Cet article est enfermé dans un crochet à l’encre, et quelques passages sont, en outre, marqués par des crochets particuliers. Au bas on lit cette annotation, qui s’adressait probablement au censeur, à qui l’épreuve était envoyée : « J’ai engagé M. de Q. à supprimer toute cette tirade.»

Au numéro sont joints deux billets manuscrits. Le premier, écrit au nom de l’imprimeur, est ainsi conçu :

M. Delatour présente ses très-humbles civilités à monsieur de Querlon, et lui observe qu’il serait nécessaire de supprimer ou de changer la phrase qu’il a soulignée dans l’article : Pensée à la Sénèque. Il me charge aussi de lui demander s’il ne craint pas la colère d’un procureur au Châtelet[24].

J’ai l’honneur, etc.

Au dos est la réponse de Querlon :

Je me suis conformé à l’intention de M. Delatour. J’ai retranché les monopoleurs, dont l’idée seule pouvait offenser quelques sots parmi le grand nombre de ceux qui le sont si publiquement. Le reste peut se dire, est écrit partout, et en termes encore plus forts, dans beaucoup d’ouvrages munis de permissions et de priviléges. Lisez ce qu’a écrit Linguet. À l’égard du procureur au Châtelet, il m’est recommandé par ses confrères. Il n’entendra pas deux mots de son article, je le connais ; et d’ailleurs est-ce son métier que de faire des chansons et des drames qu’on le voit colporter luy-même au Châtelet, et pour lesquels il ne rougit pas de se faire donner six sols de ceux qu’il force d’en prendre.

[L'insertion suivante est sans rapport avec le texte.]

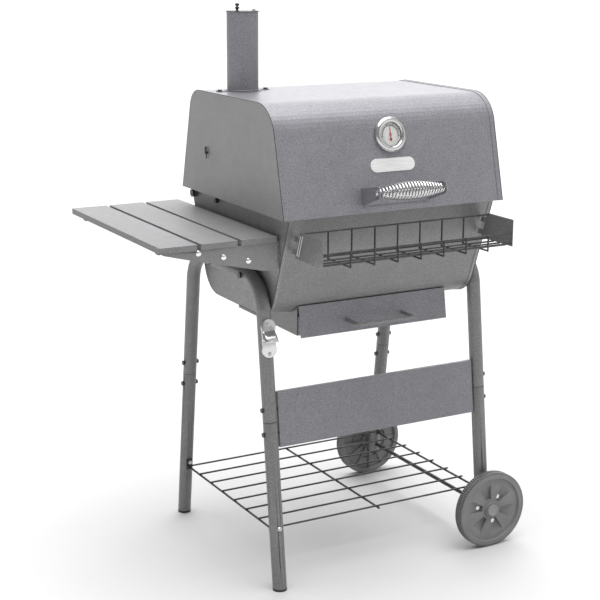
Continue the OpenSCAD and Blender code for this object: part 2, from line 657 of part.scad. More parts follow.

L’autre billet est de la main de Delatour lui-même :

M. l’abbé Brottier pense de même que moi, Monsieur, qu’il n’est pas possible que tout l’article enfermé entre crochets ici passe d’aucune manière. Réservez, si vous le voulez, toute cette suite pour le temps où M. l’abbé de Graves sera de retour. Pour moi, je ne me risquerai pas de l’imprimer. Faites-moi l’amitié de substituer un autre extrait, et croyez que j’ai autant d’égard, dans cette demande, pour votre tranquillité que pour la mienne.

Sur le même feuillet on lit cette nouvelle réplique de Querlon :

21 aoust 1773.

Je ne conçois point du tout encore comment M. Delatour et M. l’abbé Brottier ont vu cet article.

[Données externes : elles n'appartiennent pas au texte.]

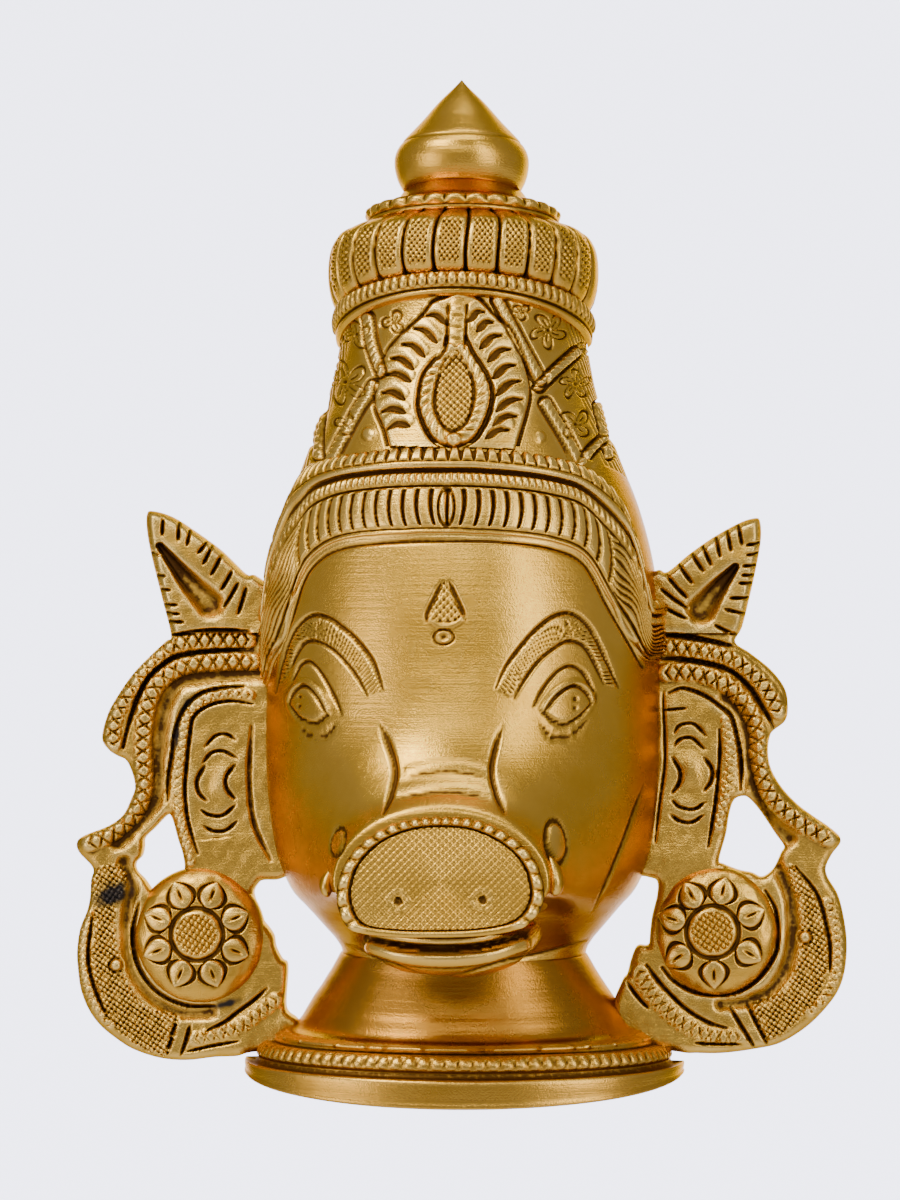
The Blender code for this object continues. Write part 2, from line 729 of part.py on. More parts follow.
def build():
    clear_scene()
    parts = new_collection("goddess_mask_wall_hanging")
    forms = new_collection("joined_forms")
    cuts = new_collection("carved_cuts")
    hollows = new_collection("hollows")
    cutters = new_collection("trimming")
    build_column(forms)
    build_flame(forms, cuts)
    build_crown_bands(forms)
    build_flutes(cuts)
    build_snout(forms, cuts)
    build_face(forms, cuts)
    build_wing(-1, "left", LEFT_WING, LEFT_GAP, LEFT_EAR, LEFT_PANEL, LEFT_ROSETTE, forms, cuts)
    build_wing(1, "right", RIGHT_WING, RIGHT_GAP, RIGHT_EAR, RIGHT_PANEL, RIGHT_ROSETTE, forms, cuts)
    build_hollow(hollows, cutters)
    back = flat_back(cutters)
    removed = merge_forms("all_that_is_cut_away", list(cuts.objects) + list(hollows.objects), cutters)
    removed.hide_render = True
    removed.display_type = "WIRE"
    body = merge_forms("goddess_mask", list(forms.objects), parts)
    one_skin(removed, CUTTER_SHARE)
    one_skin(body, FORM_SHARE)
    boolean(body, removed, "DIFFERENCE")
    one_skin(body, FACET_SHARE)
    boolean(body, back, "DIFFERENCE")
    body.data.materials.append(make_brass())
    body.data.shade_smooth()
    body.data.set_sharp_from_angle(angle=math.radians(35))


build()
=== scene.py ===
# %% [markdown]
# # A cast brass mask, carved in numbers
# The mask is one hollow brass casting. Its solid is already packed, so this lesson dresses it: each part of
# the casting is a grid whose points are moved to the form and then carved, the way a chaser works a wax
# model before it is cast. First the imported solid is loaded, and its box sets the scale.

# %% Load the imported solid
import math

import bmesh
import bpy
import numpy as np
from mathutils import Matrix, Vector


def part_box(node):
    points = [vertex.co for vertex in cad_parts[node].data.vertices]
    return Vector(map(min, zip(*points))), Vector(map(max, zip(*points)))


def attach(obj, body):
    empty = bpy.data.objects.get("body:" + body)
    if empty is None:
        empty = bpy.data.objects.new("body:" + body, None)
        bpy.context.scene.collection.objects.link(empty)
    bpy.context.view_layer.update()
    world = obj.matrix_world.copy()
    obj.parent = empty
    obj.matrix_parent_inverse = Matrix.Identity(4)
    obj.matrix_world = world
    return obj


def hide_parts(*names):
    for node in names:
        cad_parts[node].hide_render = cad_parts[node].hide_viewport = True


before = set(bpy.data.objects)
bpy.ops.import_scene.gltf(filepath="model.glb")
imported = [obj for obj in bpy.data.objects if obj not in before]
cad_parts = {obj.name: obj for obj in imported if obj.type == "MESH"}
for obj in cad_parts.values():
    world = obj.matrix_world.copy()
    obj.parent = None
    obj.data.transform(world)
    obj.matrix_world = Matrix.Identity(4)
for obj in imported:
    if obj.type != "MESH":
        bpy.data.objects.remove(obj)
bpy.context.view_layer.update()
low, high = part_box("goddess_mask")
HEIGHT = high.z - low.z
REAL_HEIGHT = 0.230
DRAWING_HEIGHT = 1005
UNIT = HEIGHT / DRAWING_HEIGHT
MM = 0.001 * HEIGHT / REAL_HEIGHT
FLOOR_LEVEL = low.z
print("mask height", round(HEIGHT, 4), "m; one drawing unit is", round(UNIT * 1000, 4), "mm")

# %% [markdown]
# ## The camera
# The photograph was taken from the front with a long lens, a little to the right of the middle: near
# parts such as the snout stand left of the centre line. The camera is made first, because the carving
# below is laid out as it looks from there.

# %% Camera
VIEW_DISTANCE = 915 * MM
VIEW_TURN = math.radians(5.0)
SENSOR = 36.0
PHOTO_HEIGHT = 1200.0
LENS_PIXELS = 4000.0
PHOTO_CENTRE = (450.0, 600.0)
AXIS_PIXEL = 464.0
EYE_LEVEL = 489.9

view_right = np.array([math.cos(VIEW_TURN), math.sin(VIEW_TURN), 0.0])
view_forward = np.array([-math.sin(VIEW_TURN), math.cos(VIEW_TURN), 0.0])
aside = (PHOTO_CENTRE[0] - AXIS_PIXEL) / LENS_PIXELS
camera_point = (view_right * aside - view_forward) * VIEW_DISTANCE
camera_point[2] = EYE_LEVEL * UNIT + FLOOR_LEVEL

camera_data = bpy.data.cameras.new("camera")
camera_data.sensor_fit = "VERTICAL"
camera_data.sensor_height = SENSOR
camera_data.lens = SENSOR * LENS_PIXELS / PHOTO_HEIGHT
camera = bpy.data.objects.new("camera", camera_data)
bpy.context.scene.collection.objects.link(camera)
camera.location = camera_point
camera.rotation_euler = (math.radians(90), 0, VIEW_TURN)
bpy.context.scene.camera = camera
print("camera lens", round(camera_data.lens, 1), "mm at", round(VIEW_DISTANCE, 3), "m")


# %% Between the model and the photograph
def photo(points):
    """Where points of the model, in metres, stand in the photograph's 900 x 1200 frame."""
    offset = points - camera_point
    distance = offset @ view_forward
    x = PHOTO_CENTRE[0] + LENS_PIXELS * (offset @ view_right) / distance
    y = PHOTO_CENTRE[1] - LENS_PIXELS * offset[..., 2] / distance
    return x, y


def to_model(x, y, depth):
    """The points of the model that stand at photo places, at depths in drawing units before the wall."""
    ray = view_forward + np.outer((x - PHOTO_CENTRE[0]) / LENS_PIXELS, view_right)
    ray[:, 2] += (PHOTO_CENTRE[1] - y) / LENS_PIXELS
    reach = (-depth * UNIT - camera_point[1]) / ray[:, 1]
    return camera_point + ray * reach[:, None]


print("the origin stands at", [round(float(value), 1) for value in photo(np.zeros((1, 3)))[0]], "across")

# %% [markdown]
# ## Carving tools
# A chaser has a few tools: a liner that cuts a groove, a punch that makes a bead, and a matting tool.
# Here they are functions of the distance from a drawn path. Each one gives a height for every point of a
# grid at once, so the same tools serve all the parts.

# %% Paths and distances
def curve_through(points, steps=10):
    """A smooth path through the given points."""
    p = np.array(points, float)
    p = np.vstack([2 * p[0] - p[1], p, 2 * p[-1] - p[-2]])
    t = np.linspace(0, 1, steps, endpoint=False)[:, None]
    parts = []
    for a, b, c, d in zip(p, p[1:], p[2:], p[3:]):
        parts.append(0.5 * (2 * b + (c - a) * t + (2 * a - 5 * b + 4 * c - d) * t ** 2
                            + (3 * b - a - 3 * c + d) * t ** 3))
    return np.vstack(parts + [p[-2:-1]])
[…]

Je puis protester que je n’ay point eu en vue notre pitoyable administration. Le fisc est partout. Il y a plus d’impôts encore en Hollande et en Angleterre qu’en France ; je croyais m’être échappé seulement sur les monopoleurs, qui foisonnent et sont autorisés chez nous, parce que tout l’est devenu : j’ay rayé, sans hésiter cet article. Sur le reste, Linguet, dans sa réponse aux docteurs économistes, en dit vingt fois plus que moy, et dans les termes les moins ménagés. Je n’ai voulu donner qu’une vue générale des abus que la société fait de la nature au détriment du plus grand nombre, et cecy convient à tous les pays du monde. Je l’ai même dit expressément en parlant du fisc, qui partout a les mêmes procédés, et, n’ayant désigné aucun corps de finance, je croyais être à l’abri de toute répréhension.

Mais je défère également à l’autorité de M. Delatour et de M. l’abbé Brottier. Je n’ai que la chaleur du moment, et je sacrifierais trente feuilles à la tranquillité de tous ceux qui veulent la mienne. Je suis bien loin de tenir à de pareilles misères, etc., etc. Il est de toute vérité que je n’ay pas plus songé à notre gouvernemet qu’à celui du pape. C’est vous, Messieurs, qui en faites la satyre, et non moi.

L’article, en effet, fut anéanti, et il ne s’en trouve plus trace dans le numéro tel qu’il fut publié ; il y est remplacé par deux alinéas, dont l’un, extrait d’une lettre de Provins, est relatif à des modifications à apporter à la flûte traversière pour en renforcer les sons, et l’autre vante les merveilleux effets d’une tisane éprouvée contre les rhumatismes et la paralysie.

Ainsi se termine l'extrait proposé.